The Battle of the Planets 25th Anniversary Collection contains
the following episodes:
The Ghostly Grasshopper
The Galaxy Girls
Curse Of The Cuttlefish Part I
Curse Of The Cuttlefish Part II
Demons Of The Desert
Siege Of The Squids
Orion, Wonderdog Of Space
The Fierce Flowers Part I
The Fierce Flowers Part II
The Space Rock Concert
Prisoners In Space
Victims Of The Hawk
Raid On Riga
Seals Of Sytron
The audio track to these shows wasn't restored, though it needed to
be. The two channel mono sound was very flat, with very little dynamic
range. There was some hiss in the background, and the whole track
was fairly scratchy. The dialog was understandable, but I was hoping
for a cleaner sound.
Like the audio, the full frame color video wasn't very good. The
colors were dulled and everything had a hazy look to it as if you were
watching the show through a light gauze. The image was soft, with
the lines being indistinct and slightly fuzzy, and the picture was also
a little dark. There was also a fair amount of damage to the print,
with dirt and spots being fairly common. That's not to say that the
image is unwatchable, it's just showing its age.
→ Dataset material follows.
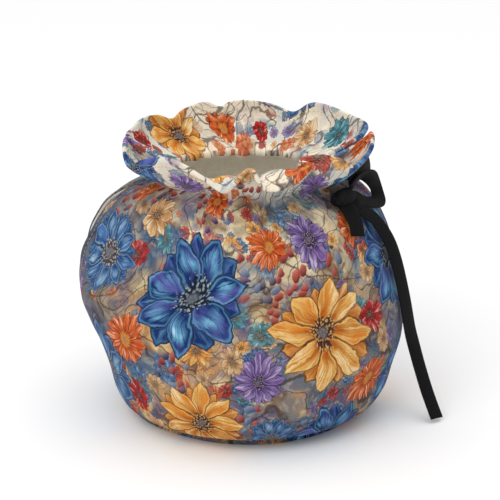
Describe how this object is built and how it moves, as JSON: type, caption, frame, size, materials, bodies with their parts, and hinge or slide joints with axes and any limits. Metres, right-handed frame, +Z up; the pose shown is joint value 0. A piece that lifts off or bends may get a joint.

Unfortunately there aren't any extras included with this set.
The earlier releases of this series contained the original Gatachman
episodes, and I wish that Rhino had continued that practice.
This is still a fun show. Sure the animation is crude and the
plots are fairly simple, but if you have fond memories from when the show
was first aired, you'll enjoy this set. The video is certainly showing
its age, and the audio track isn't anything to get excited about, but at
a retail price of $24.95 for 14 episodes, this is a pretty good deal.